- **Exercise task**:
Copy each line below that includes "from".
** Start Given entries **
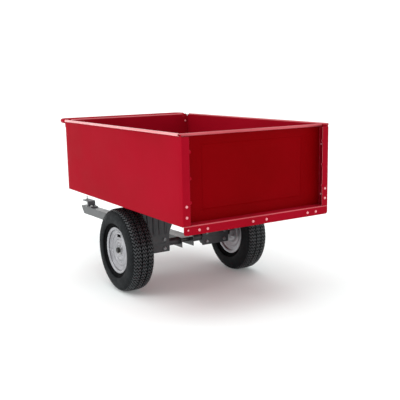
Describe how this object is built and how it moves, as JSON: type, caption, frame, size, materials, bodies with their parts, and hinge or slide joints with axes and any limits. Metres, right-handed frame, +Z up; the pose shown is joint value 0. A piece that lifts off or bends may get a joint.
** End Given entries **
** Start Given entries **
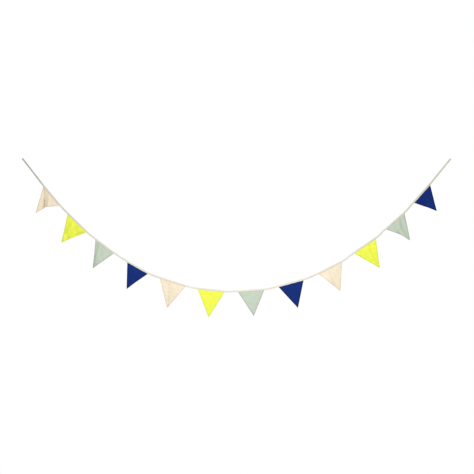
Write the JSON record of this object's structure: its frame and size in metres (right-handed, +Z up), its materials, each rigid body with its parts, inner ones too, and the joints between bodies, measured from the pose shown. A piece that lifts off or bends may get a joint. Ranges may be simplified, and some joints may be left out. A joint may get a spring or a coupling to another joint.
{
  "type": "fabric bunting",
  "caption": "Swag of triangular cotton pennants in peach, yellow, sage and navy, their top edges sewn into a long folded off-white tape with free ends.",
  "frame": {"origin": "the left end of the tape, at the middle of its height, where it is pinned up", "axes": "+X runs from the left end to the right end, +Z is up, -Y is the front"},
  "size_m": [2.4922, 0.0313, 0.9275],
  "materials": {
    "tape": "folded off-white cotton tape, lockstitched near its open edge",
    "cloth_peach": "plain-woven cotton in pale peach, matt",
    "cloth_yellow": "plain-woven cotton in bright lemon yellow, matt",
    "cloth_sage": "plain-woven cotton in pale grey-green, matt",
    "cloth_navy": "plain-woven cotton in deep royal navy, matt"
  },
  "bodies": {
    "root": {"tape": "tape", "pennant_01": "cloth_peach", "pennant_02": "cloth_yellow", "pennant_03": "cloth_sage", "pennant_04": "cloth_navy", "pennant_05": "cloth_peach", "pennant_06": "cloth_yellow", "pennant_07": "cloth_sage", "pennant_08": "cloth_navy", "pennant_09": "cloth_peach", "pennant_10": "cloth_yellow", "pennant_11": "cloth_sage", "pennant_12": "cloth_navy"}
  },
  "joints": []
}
** End Given entries **
- **Completed task**:
Write the JSON record of this object's structure: its frame and size in metres (right-handed, +Z up), its materials, each rigid body with its parts, inner ones too, and the joints between bodies, measured from the pose shown. A piece that lifts off or bends may get a joint. Ranges may be simplified, and some joints may be left out. A joint may get a spring or a coupling to another joint.
  "frame": {"origin": "the left end of the tape, at the middle of its height, where it is pinned up", "axes": "+X runs from the left end to the right end, +Z is up, -Y is the front"},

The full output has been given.